Брат отбросил прут в сторону, взял меня за руку и мы вышли.
Поначалу мы думали, что дело раскроется, но Олег всем рассказал, что упал с лестницы. Отлежав с сотрясением в больнице, он вернулся попритихшим. Больше он нас с братом не трогал, а когда мы стали постарше и перешли в девятый класс, даже делал попытки подружиться. После школы он сразу запил, вскоре попал в тюрьму за грабеж, а потом на зону где то в Сибири. Освободившись, писал нам письма и звал добывать золото. Мы ему не отвечали. Потом, по слухам, сгинул, не то замерз пьяный, не то погиб в драке. Мы к этому времени уже паковали вещи, границу только открыли.
- А знаки? - спросил в нетерпении Миша, ты же говорил, расскажешь о знаках.

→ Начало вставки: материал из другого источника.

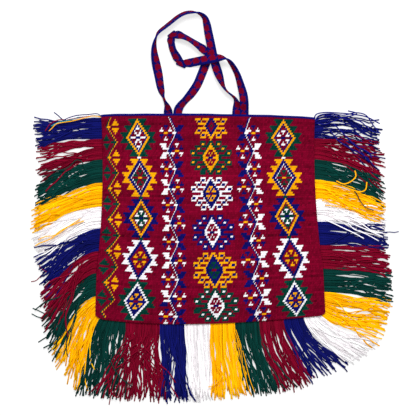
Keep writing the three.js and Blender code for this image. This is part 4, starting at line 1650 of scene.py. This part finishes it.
@dataclass(frozen=True)
class StrapSize:
    """The woven band of the handles, in millimetres."""

    width: float = 14.0
    thickness: float = 3.0
    fold_gap: float = 0.4  # between the layers of a fold
    fold_sections: int = 5
    gather: float = 0.3  # share of its width that the band loses on a crease
    lean: float = 1.15  # how far from the crease the band leans, in lengths of the crease's slant
    step: float = 2.1  # length of a stitch
    cells: int = 7  # across the width
    flat_part: float = 0.9  # share of the half-width that lies flat
    round_part: float = 0.1  # and the share that rounds the edge
    shoulder: float = 0.4  # height of the flat part's edges, as a share of the thickness
    crown: float = 0.1  # how much higher its middle is

    @property
    def layer(self) -> float:
        """Height of one layer of a folded band."""
        return self.thickness + self.fold_gap

    @property
    def back_tab(self) -> float:
        """Layers under the back handle's sewn ends."""
        return (BODY.thickness + BODY.clearance) / self.layer

    @property
    def front_tab(self) -> float:
        """Layers under the front handle's sewn ends."""
        return self.back_tab + (self.thickness + BODY.clearance) / self.layer


STRAP = StrapSize()


@dataclass
class Stretch:
    """A stretch of a handle without a fold."""

    stops: np.ndarray  # x from the body's middle, y from the mouth, height in layers and roll in degrees
    over: bool = True  # whether the next stretch comes back over the fold, or under it

    def plan(self, t: np.ndarray) -> np.ndarray:
        """The centripetal Catmull-Rom curve through the stops, seen from above.

        Each span is a cubic of its two ends and of slopes that weigh the neighbouring stops by the
        square root of their distances.

        Args:
            t: places from 0 to 1, where each span takes an equal share.

        Returns:
            Points in plan.
        """
        points = np.column_stack([self.stops[:, :2], np.zeros(len(self.stops))])
        padded = np.vstack([2 * points[0] - points[1], points, 2 * points[-1] - points[-2]])
        spans = len(points) - 1
        index = np.minimum((t * spans).astype(int), spans - 1)
        w = (t * spans - index)[:, None]
        p0, p1, p2, p3 = (padded[index + k] for k in range(4))
        pairs = ((p0, p1), (p1, p2), (p2, p3))
        d0, d1, d2 = (np.sqrt(np.linalg.norm(b - a, axis=1))[:, None] for a, b in pairs)
        m1 = d1 * ((p1 - p0) / d0 - (p2 - p0) / (d0 + d1) + (p2 - p1) / d1)
        m2 = d1 * ((p2 - p1) / d1 - (p3 - p1) / (d1 + d2) + (p3 - p2) / d2)
        return p1 + m1 * w + (3 * (p2 - p1) - 2 * m1 - m2) * w**2 + (2 * (p1 - p2) + m1 + m2) * w**3

    def heading(self, t: np.ndarray) -> np.ndarray:
        """The unit direction of the curve in plan."""
        small = 1e-4
        return unit(self.plan(np.minimum(t + small, 1)) - self.plan(np.maximum(t - small, 0)))

    def between(self, values: np.ndarray, t: np.ndarray) -> np.ndarray:
        """A monotone cubic through equally spaced values, with harmonic mean slopes.

        Args:
            values: one for every stop.
            t: places from 0 to 1.

        Returns:
            The values at those places.
        """
        rise = np.diff(values)
        product = rise[:-1] * rise[1:]
        total = np.where(product > 0, rise[:-1] + rise[1:], 1)
        slope = np.concatenate([[0], np.where(product > 0, 2 * product / total, 0), [0]])
        spans = len(values) - 1
        k = np.minimum((t * spans).astype(int), spans - 1)
        w = t * spans - k
        return (
            values[k] * (2 * w**3 - 3 * w**2 + 1)
            + slope[k] * (w**3 - 2 * w**2 + w)
            + values[k + 1] * (3 * w**2 - 2 * w**3)
            + slope[k + 1] * (w**3 - w**2)
        )

    def even(self) -> np.ndarray:
        """Measures the curve in fine steps and shares it out.

        Returns:
            Places t that lie one stitch apart along it.
        """
        fine = np.linspace(0, 1, FINE_STEPS)
        pieces = np.linalg.norm(np.diff(self.plan(fine), axis=0), axis=1)
        walked = np.concatenate([[0], np.cumsum(pieces)])
        count = round(walked[-1] / STRAP.step) + 1
        return np.interp(np.linspace(0, walked[-1], count), walked, fine)

    def sections(self, creases: tuple[np.ndarray | None, np.ndarray | None]) -> np.ndarray:
        """Cross-sections one stitch apart.

        The half-width points to the bordered edge, at the roll's angle over the floor. Near a fold
        it leans along the way until it lies on the crease, and the band gathers a little.

        Args:
            creases: direction of the crease at each end, or None.

        Returns:
            Centre, half-width vector, normal and way of each, sections by 4 by 3.
        """
        t = self.even()
        place, way = self.plan(t), self.heading(t)
        roll = np.radians(self.between(self.stops[:, 3], t))
        lift = self.between(self.stops[:, 2] * STRAP.layer, t)
        side = np.stack([way[:, 1], -way[:, 0], np.zeros(len(t))], axis=1)
        across = side * np.cos(roll)[:, None] + UP * np.sin(roll)[:, None]
        normal = np.cross(across, way)
        most = np.zeros(len(t))
        for end, crease in enumerate(creases):
            if crease is None:
                continue
            ahead = self.heading(np.array([float(end)]))[0]
            beside = np.array([ahead[1], -ahead[0], 0]) * math.cos(math.radians(self.stops[-end, 3]))
            skew = crease @ ahead / (crease @ beside)
            reach = STRAP.lean * abs(skew) * STRAP.width / 2 + STRAP.thickness
            gone = np.linalg.norm(place - self.plan(np.array([float(end)])), axis=1)
            near = np.maximum(0, 1 - gone / reach)
            across = across + way * (skew * near)[:, None]
            most = np.maximum(most, near)
        across = across * (STRAP.width / 2 * (1 - STRAP.gather * most**2))[:, None]
        place[:, 1] += BODY.height / 2
        upright = STRAP.width / 2 * np.abs(np.sin(roll)) + STRAP.thickness / 2 * np.abs(np.cos(roll))
        place[:, 2] = lift + upright
        return np.stack([place, across, normal, way], axis=1)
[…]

- А знак был простой, Бог отвел руку брата, кто еще это мог быть? Поэтому мы не попали в спец заведение для малолетних преступников и не взяли на себя грех, убив засранца. Брат вырос добрым и человечным, а не озлобленным на весь мир, как могло бы выйти. Так и с Катастрофой, евреи погибли, оттого, что никогда не теряли надежду на человечность человека, поэтому сохранили себя. Мы до последнего верили, что в человеке не скрывается зверь, мы ошибались. Но эта наша вечная ошибка. которая позволяет нам оставаться евреями и людьми.
Шломо замолчал и заслушавшиеся гости, спохватившись, что уже поздно, стали расходиться. Пока Мириам объясняла вопящим сыновьям, отчего нельзя взять кота с собой, Борис потихоньку пожал руку жене, она в ответ погладила его по плечу. Наконец все ушли и супруги остались вдвоем.
- Твой отец был замечательным человеком, проговорила она.
- Но готовил он отвратительно, вспомнил Борис, - этот вечный запах подгоревших котлет у них с мамой в доме? Этот запах преследовал меня с детства.
Они рассмеялись и дневное напряжение спало.